Mumsnet has not checked the qualifications of anyone posting here. If you need help urgently or expert advice, please see our domestic violence webguide and/or relationships webguide. Many Mumsnetters experiencing domestic abuse have found this thread helpful: Listen up, everybody

Husband lied about watching porn then blamed it on me

27 replies

titihood · 07/07/2017 03:04

I now cannot sleep and am hoping for some advice on how to deal with this tomorrow...
My husband and I have been together for over 9 years, we have a child and are expecting a baby in 8 weeks. Our sex life has its ups and downs but it usually good, however for the past 5 months or so we've had sex maybe 4 times. I've spoken with him about it as it is he who is uninterested, and he told me that he is stressed at work, told me he still finds me attractive, etc.

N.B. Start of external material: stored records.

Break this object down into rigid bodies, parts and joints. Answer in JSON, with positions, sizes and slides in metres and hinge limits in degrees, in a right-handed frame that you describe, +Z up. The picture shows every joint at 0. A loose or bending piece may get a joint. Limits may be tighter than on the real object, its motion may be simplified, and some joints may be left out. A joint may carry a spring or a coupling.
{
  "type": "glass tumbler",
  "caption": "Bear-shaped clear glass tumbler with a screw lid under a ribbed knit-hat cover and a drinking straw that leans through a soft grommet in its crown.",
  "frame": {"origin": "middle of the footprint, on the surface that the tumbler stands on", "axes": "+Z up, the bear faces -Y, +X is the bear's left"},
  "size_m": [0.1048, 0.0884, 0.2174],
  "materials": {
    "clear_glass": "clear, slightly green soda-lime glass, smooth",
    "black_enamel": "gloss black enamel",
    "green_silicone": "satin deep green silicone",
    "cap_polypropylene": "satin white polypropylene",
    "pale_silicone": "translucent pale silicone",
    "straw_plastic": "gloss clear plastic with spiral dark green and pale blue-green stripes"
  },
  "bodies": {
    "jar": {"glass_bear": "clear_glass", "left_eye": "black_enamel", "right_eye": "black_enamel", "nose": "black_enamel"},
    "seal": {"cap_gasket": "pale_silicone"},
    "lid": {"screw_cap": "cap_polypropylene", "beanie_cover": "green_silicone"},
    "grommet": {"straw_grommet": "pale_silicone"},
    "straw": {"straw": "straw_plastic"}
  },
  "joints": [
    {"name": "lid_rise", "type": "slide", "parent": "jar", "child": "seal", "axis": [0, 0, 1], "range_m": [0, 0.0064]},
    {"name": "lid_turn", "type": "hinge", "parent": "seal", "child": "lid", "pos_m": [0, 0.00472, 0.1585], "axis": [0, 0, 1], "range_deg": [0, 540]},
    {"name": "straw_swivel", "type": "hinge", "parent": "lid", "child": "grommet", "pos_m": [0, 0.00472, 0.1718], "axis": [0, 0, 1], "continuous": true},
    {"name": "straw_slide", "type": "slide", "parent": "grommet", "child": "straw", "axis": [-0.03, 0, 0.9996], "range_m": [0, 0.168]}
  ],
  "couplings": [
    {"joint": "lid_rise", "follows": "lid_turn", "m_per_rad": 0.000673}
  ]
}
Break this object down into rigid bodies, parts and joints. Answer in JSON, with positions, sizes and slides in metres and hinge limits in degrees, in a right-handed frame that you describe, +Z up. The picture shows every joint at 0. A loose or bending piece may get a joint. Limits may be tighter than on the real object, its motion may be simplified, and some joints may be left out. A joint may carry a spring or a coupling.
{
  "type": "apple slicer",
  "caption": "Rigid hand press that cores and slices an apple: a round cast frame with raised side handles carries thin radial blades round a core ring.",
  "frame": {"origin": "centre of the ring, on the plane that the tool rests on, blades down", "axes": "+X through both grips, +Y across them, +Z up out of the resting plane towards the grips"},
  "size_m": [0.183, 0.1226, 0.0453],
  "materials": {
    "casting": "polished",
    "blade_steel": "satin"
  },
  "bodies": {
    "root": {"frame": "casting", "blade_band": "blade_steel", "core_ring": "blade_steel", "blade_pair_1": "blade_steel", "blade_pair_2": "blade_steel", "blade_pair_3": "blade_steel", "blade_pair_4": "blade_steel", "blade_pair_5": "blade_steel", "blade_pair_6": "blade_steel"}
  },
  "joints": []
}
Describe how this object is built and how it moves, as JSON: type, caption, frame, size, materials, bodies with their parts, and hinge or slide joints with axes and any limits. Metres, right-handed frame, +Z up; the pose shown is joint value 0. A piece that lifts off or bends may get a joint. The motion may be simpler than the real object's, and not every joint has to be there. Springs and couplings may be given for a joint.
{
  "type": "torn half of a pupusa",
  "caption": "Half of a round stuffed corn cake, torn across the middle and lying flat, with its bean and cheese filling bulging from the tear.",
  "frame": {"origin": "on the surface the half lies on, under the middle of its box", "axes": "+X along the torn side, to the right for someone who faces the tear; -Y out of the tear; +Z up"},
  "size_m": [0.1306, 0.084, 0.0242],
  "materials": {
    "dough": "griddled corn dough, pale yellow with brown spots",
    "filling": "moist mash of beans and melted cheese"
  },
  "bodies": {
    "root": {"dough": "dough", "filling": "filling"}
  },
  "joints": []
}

Last night he went out and stayed out later than expected, so I checked he was okay before I headed to bed. He came home before I fell asleep and I admit, I was in a bit of a bad mood because I needed his help to shut the windows (long story) and I'm not going to see him much in the next 2 weeks so was looking forward to having an hour or so together. Either way, he went downstairs to watch TV or something and I went to sleep.
At some point he came in with his phone light on, I tried to fall back to sleep. Some time later, I woke up as there was light in the room and the bed was rocking somewhat. I stirred and he turned his phone off and stopped moving, so I tried to go back to sleep. But a few seconds later the room lit up again so I turned my head and it looked like he was on Facebook. Then he started wanking again and I could see that it was some porn site.

I sat up and he abruptly turned his phone off. I asked him what he was watching and he said he wasn't watching anything.

Maybe I should have left it at that (I don't particularly mind if he watches porn sometimes, but it does upset me if he hasn't been intimate with me at all). Instead I said "please don't lie - what were you watching?"

He kept saying he wasn't watching anything, that he was asleep, etc. I turned the light on and asked why he was lying to me, that I knew he was watching porn and why couldn't he just say that? He denied it a few more times until I said that I had seen it and woke up because the bed was moving, and he finally said that he was watching it.

I was upset that he had lied to me (especially considering we've had sex once in the last 3 weeks and that was after a night when I got upset and cried about our lack of intimacy - - not just sex but hugging, kissing, etc.), and I said that I was a bit upset and was worried that he would rather watch porn than have sex with me. He said "well you were asleep and if I had woken you up you would have been angry with me."
This really upset me as I felt like I was being used as the cause of him using porn rather than the fact that he was horny, so I asked again why he lied about it, and he didn't respond. As I lay there my mind started thinking of how many nights I've lain there while he has his back to me and doesn't even hug me goodnight, or the times I've initiated sex and he's not been interested, of how I've become concerned that he doesn't find me attractive anymore (pregnant, no job, blahblah), and I started saying to him, quite upset, that this was what I was worried about, and he just lay there saying nothing.

Then I raised my voice in desperation and he said "I'm not going to respond to any of this" and when I got more upset (and maybe a bit hysterical, in hindsight), he was completely impassive. I said that something must be wrong if I'm there wondering whether I am enough for him and he has absolutely nothing to say about it, that I am now wondering if every night once I've fallen asleep he's been using porn to get off, that there's no wonder he's not interested in me when I am not like whatever he is watching, that I'm worried he doesn't love or feel attracted to me and he is just silent.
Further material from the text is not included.